Lawyers of Sound Mind?
By Melody Moezzi New York Times August 5, 2013
RALEIGH, N.C. — LAST week, swarms of sun-starved, soon-to-be lawyers emerged from hiding to celebrate completing the bar exam. Passing the exam, however, won’t guarantee them admission to the bar. They also have to demonstrate that they possess the requisite fitness and moral character for the practice of law.
I worry for some of them. Specifically, I worry for those who have passed the exam and lived upright lives but may still be denied admission to the bar — not because of a criminal record or a history of academic misconduct, but because of a mental illness.
It could have happened to me. Shortly after graduating from law school in 2006, I completed the Certification of Fitness application from the Georgia Office of Bar Admissions, answering myriad questions and providing fingerprints, driving records and what seemed like everything short of a tissue sample.
As is the case in many states, my fitness application included the following question, drawn from the recommendations of the American Bar Association and the National Conference of Bar Examiners: “Within the past five years, have you been diagnosed with or have you been treated for bipolar disorder, schizophrenia, paranoia or any other psychotic disorder?”
To get caught lying on your fitness application is an easy way to be denied admission. Luckily for me, I had no reason to lie. At the time, I’d been given a diagnosis of major depressive disorder, which wasn’t on the list. So I wasn’t compelled, under penalty of perjury, to answer in the affirmative. I passed the bar exam and was declared “fit.”
In 2008, after I’d already been sworn in, I was given a correct diagnosis of bipolar disorder. But by then I was in the clear. (As it happens, I was lucky twice: after my swearing-in, Georgia added major depressive disorder to its list.)
Not everyone is so fortunate. Statistically speaking, few of the applicants who answer “yes” to mental health inquiries are denied admission to the bar. Still, it happens, and some of those denied admission have challenged the rulings of bar examiners in court. In some cases, acknowledging a psychiatric disorder has prompted further investigation by state bars (including requests for medical records), delays and the granting of conditional licenses. Recognizing that the admission of a mental illness on a fitness application could be harmful to their careers, some applicants with mental disorders either delay or forgo treatment, while others lie under oath, risking perjury charges. I don’t blame them.
Consider the case of Kathleen Flaherty, a Harvard Law School graduate with bipolar disorder.
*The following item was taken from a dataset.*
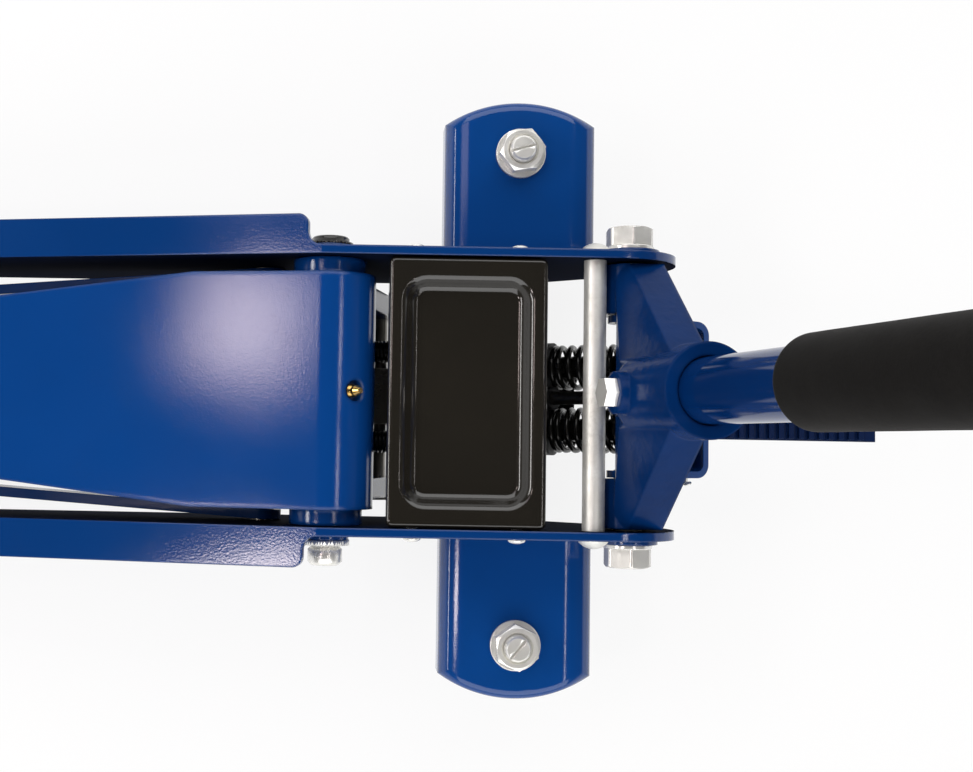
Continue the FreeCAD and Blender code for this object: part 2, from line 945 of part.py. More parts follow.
# Lift arm: a folded channel that tapers to two eyes, welded round a hub tube,
# with two lever webs below the hub
def lift_arm():
    length = size("ArmLength")
    hub = size("HubRadius")
    tip = size("ArmTipRadius")
    wide = size("HubHalfLength")
    narrow = size("ArmTipHalfWidth")
    wall = size("ArmWall")
    skin = size("ArmTopThickness")
    start = -size("ArmTaperStart")
    end = size("ArmTaperBehind") - length
    reach = -length - tip - 2
    side = [
        (0, -hub, 0, 0, -1),
        (-length, -tip),
        (-length, tip, -length, 0, -1),
        (0, hub),
    ]
    whole_side = profile("ArmSide", side, wide + 5)
    whole_plan = plan("ArmPlan", arm_plan(hub, start, end, reach, wide, narrow), hub + 5)
    whole = common("ArmWhole", whole_side, whole_plan)
    inside = [
        (-hub * 0.6, -3 * hub),
        (-hub * 0.6, hub - skin),
        (-length, tip - skin),
        (reach - 5, tip - skin),
        (reach - 5, -3 * hub),
    ]
    hollow_side = profile("ArmHollowSide", inside, wide + 5)
    hollow_points = arm_plan(hub, start, end, reach - 5, wide - wall, narrow - wall)
    hollow_plan = plan("ArmHollowPlan", hollow_points, 4 * hub)
    hollow = common("ArmHollow", hollow_side, hollow_plan)
    mouth_end = end + narrow / 2
    mouth = place(
        box("ArmMouth", length + tip + 5 + mouth_end, 2 * (narrow - wall), 3 * hub),
        -length - tip - 5, -(narrow - wall), -hub,
    )
    channel = cut("ArmChannel", whole, hollow, mouth)
    tube = place(cylinder("ArmHub", hub, 2 * wide), y=-wide, turn=ALONG_Y)
    collar_half = wide + size("CollarLength")
    collar = cylinder("ArmCollar", size("CollarRadius"), 2 * collar_half)
    place(collar, y=-collar_half, turn=ALONG_Y)
    angle = size("LeverAngle")
    pin_x = size("LeverRadius") * cosine(angle)
    pin_z = -size("LeverRadius") * sine(angle)
    root_half = size("LeverRootWidth")
    eye = size("LeverEyeRadius")
    web = [
        (root_half * sine(angle), root_half * cosine(angle)),
        (-root_half * sine(angle), -root_half * cosine(angle)),
        (pin_x - eye * sine(angle), pin_z - eye * cosine(angle)),
        (pin_x + eye * sine(angle), pin_z + eye * cosine(angle), pin_x, pin_z, 1),
    ]
    webs = []
    for number, sign in enumerate((1, -1)):
        web_body = profile(f"ArmLever{number}", web, size("LeverThickness") / 2)
        middle = size("LeverInner") + size("LeverThickness") / 2
        webs.append(place(web_body, y=sign * middle))
    bar_angle = size("SpringBarAngle")
    bar_start = size("ReturnSpringY") - size("ReturnSpringRadius")
    bar_length = size("LeverInner") + 1 - bar_start
    bar_x = size("SpringBarRadius") * cosine(bar_angle)
    bar_z = -size("SpringBarRadius") * sine(bar_angle)
    for number, turn in enumerate((ALONG_Y, ALONG_MINUS_Y)):
        stub = cylinder(f"ArmSpringBar{number}", size("SpringBarSize"), bar_length)
        side_y = bar_start if turn is ALONG_Y else -bar_start
        webs.append(place(stub, bar_x, side_y, bar_z, turn))
    joined = fuse("ArmJoined", channel, tube, collar, *webs)
    long_half = 2 * wide
    bores = [
        through("ArmBore", size("PivotShaftRadius"), long_half, 0, 0),
        through("ArmTipBore", size("TipPinRadius"), long_half, -length, 0),
        through("ArmLeverBore", size("LeverPinRadius"), long_half, pin_x, pin_z),
    ]
    nipple = size("NippleAngle")
    well = cylinder("ArmNippleWell", size("NippleHoleRadius"), hub)
    depth = hub * 0.7
    place(well, depth * sine(nipple), 0, depth * cosine(nipple), (Y_AXIS, nipple))
    arm = cut("lift_arm", joined, *bores, well)
    return place(arm, z=pivot_z, turn=(-Y_AXIS, size("ArmDrop")))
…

A member of the New York and Massachusetts bars, she applied in the mid-1990s for admission to the Connecticut bar. After disclosing her mental illness on Connecticut’s fitness application, she wasn’t recommended for admission. She appealed, enduring a year of hearings about her mental health that one questioner characterized as “torture.” In the end, Ms. Flaherty was granted conditional admission, which required her to provide a doctor’s report and affidavit semiannually — a condition that lasted nine years.
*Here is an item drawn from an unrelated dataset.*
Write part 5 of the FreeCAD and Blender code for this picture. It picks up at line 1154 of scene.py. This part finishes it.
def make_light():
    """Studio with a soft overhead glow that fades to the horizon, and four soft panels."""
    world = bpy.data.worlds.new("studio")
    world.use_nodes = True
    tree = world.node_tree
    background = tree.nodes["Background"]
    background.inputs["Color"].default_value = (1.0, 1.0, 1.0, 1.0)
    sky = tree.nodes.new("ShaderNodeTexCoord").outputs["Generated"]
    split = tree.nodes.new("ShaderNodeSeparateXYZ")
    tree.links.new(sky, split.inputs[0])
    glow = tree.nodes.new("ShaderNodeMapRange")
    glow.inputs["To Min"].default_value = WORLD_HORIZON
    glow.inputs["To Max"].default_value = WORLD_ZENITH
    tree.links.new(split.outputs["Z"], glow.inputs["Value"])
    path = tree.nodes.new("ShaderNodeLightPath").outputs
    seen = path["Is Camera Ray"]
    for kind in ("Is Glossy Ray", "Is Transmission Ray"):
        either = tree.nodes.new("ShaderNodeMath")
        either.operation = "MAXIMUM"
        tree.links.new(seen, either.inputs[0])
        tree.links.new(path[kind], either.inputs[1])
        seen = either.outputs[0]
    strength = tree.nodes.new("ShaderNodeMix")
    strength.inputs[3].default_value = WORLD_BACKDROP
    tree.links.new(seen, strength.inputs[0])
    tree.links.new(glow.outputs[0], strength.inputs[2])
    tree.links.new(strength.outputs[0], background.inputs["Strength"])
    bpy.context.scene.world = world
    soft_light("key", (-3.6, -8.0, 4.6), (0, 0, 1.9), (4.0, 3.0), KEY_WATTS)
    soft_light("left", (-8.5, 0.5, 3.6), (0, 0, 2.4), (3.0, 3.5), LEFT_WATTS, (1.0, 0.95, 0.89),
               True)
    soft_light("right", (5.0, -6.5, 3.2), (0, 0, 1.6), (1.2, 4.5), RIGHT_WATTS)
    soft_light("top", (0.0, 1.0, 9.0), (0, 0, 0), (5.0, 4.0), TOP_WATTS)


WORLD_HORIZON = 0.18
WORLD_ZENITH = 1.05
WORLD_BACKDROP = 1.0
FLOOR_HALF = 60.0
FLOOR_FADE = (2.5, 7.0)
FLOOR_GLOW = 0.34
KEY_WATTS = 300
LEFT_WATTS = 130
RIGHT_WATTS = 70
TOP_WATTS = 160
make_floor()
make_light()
No one should have to experience such humiliation. Not just because such mental health inquiries are irrelevant and unethical, but also because they can be illegal. The regulations implementing Title II of the Americans With Disabilities Act forbid public entities to administer licensing programs that discriminate against qualified candidates on the basis of disability.
Call me crazy, but I think bar examiners ought to follow the law.
To be sure, under the Americans With Disabilities Act, disability inquiries can be permissible to assess applicants’ fitness for licensure if, for example, they pose a “direct threat to the health or safety of others.” While on the whole, bar examiners have narrowed the scope of mental health inquiries over the past 20 years, courts and state bars still disagree on what is permissible under the act.
If bar examiners truly wish to protect the public from violent, criminal, incompetent or unethical lawyers, however, they may want to reconsider the use of these mental health inquiries. Those of us with a mental illness are no more likely to commit violent crimes than the general population (controlling for substance abuse), and there is no convincing evidence to suggest we are any less ethical or capable than other lawyers.
These stigmatizing status questions also waste time and money by requiring potentially lengthy follow-up investigations and inciting litigation.
Furthermore, they compromise the profession. Absent Ms. Flaherty’s perseverance, Connecticut would not have benefited from her work as a public interest lawyer. This year, in the wake of the Sandy Hook Elementary School shooting in Newtown, Conn., Gov. Danell P. Malloy appointed her to the Sandy Hook Advisory Commission because of her personal experience with mental illness. Far from disgracing the profession, Ms. Flaherty has elevated it — both despite and because of her disorder.
Apart from being potentially wasteful, unjust, unlawful, ineffective, tactless, dangerous and counterproductive, mental health inquiries are hypocritical and an embarrassment to the legal profession. Legally, ethically and practically speaking, those of us living with mental illness should be judged by our deeds, not our diagnoses.
Melody Moezzi, a lawyer, is the author of the memoir “Haldol and Hyacinths: A Bipolar Life.”